> **Job**: Return the lines exactly as they stand, from the first of the material through the line containing "and lobed mouth.".

####

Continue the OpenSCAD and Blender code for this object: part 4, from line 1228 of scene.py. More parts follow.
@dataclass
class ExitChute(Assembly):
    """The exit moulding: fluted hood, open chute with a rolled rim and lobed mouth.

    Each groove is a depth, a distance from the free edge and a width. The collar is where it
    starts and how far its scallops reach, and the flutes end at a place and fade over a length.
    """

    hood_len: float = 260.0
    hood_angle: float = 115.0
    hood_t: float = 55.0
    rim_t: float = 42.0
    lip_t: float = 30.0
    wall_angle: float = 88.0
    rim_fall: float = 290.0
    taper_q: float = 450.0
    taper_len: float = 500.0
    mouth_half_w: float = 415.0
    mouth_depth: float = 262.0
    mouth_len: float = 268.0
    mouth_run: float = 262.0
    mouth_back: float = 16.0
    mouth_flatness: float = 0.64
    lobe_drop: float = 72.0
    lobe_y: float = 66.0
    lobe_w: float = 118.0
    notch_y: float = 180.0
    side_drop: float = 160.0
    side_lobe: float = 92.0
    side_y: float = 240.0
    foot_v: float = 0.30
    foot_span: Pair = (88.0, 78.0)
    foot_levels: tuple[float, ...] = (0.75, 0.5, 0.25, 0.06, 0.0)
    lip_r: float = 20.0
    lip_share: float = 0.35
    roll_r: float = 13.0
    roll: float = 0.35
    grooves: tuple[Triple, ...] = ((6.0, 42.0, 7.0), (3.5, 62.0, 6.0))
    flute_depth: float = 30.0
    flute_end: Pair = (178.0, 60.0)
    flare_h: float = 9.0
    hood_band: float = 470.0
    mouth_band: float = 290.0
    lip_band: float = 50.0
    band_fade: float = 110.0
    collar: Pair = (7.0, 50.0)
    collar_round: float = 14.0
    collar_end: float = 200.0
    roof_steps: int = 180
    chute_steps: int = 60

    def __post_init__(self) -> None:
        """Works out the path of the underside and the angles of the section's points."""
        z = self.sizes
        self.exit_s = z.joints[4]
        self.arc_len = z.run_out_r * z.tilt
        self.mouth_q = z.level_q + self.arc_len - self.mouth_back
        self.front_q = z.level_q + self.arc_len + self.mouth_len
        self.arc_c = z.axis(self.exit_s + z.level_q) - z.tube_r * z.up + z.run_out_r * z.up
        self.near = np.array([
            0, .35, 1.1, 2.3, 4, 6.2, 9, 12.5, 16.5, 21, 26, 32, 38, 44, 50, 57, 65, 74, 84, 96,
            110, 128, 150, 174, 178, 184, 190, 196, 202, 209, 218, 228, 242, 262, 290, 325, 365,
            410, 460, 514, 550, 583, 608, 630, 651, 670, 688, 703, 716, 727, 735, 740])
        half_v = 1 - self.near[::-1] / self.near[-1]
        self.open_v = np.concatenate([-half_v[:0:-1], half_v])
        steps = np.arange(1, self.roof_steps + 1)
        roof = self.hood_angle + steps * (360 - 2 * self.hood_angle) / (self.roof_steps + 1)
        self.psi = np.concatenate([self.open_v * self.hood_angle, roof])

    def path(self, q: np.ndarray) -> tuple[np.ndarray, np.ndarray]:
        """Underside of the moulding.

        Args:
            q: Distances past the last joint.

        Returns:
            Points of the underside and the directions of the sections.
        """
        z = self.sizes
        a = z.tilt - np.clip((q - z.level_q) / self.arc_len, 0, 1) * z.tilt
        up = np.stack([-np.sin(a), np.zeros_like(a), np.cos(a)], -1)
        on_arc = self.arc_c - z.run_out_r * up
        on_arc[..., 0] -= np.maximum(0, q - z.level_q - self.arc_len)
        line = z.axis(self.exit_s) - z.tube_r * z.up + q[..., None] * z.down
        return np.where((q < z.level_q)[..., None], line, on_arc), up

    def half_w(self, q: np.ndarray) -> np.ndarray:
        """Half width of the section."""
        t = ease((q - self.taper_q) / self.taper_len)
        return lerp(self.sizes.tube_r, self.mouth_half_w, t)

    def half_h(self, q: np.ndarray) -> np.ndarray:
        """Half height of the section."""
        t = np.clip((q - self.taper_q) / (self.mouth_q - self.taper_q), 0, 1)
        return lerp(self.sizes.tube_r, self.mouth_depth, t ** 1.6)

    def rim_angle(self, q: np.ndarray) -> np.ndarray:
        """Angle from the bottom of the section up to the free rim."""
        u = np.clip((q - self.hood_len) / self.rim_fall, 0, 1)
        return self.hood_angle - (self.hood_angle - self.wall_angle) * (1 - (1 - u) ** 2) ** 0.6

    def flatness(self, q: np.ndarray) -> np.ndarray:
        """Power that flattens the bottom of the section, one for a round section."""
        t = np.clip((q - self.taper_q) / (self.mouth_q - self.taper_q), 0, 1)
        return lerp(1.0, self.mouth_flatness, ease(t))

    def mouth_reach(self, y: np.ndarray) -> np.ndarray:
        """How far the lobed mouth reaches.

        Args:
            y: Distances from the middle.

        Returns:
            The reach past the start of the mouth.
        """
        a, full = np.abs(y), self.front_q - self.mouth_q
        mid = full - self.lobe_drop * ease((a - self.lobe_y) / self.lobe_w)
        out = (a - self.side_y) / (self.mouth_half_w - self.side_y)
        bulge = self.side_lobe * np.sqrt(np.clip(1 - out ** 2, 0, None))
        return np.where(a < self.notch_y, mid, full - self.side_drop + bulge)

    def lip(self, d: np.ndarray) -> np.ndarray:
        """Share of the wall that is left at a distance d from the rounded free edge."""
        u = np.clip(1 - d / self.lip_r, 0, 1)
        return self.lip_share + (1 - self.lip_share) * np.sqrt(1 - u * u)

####

> **Finished exercise**:
Continue the OpenSCAD and Blender code for this object: part 4, from line 1228 of scene.py. More parts follow.
@dataclass
class ExitChute(Assembly):
    """The exit moulding: fluted hood, open chute with a rolled rim and lobed mouth.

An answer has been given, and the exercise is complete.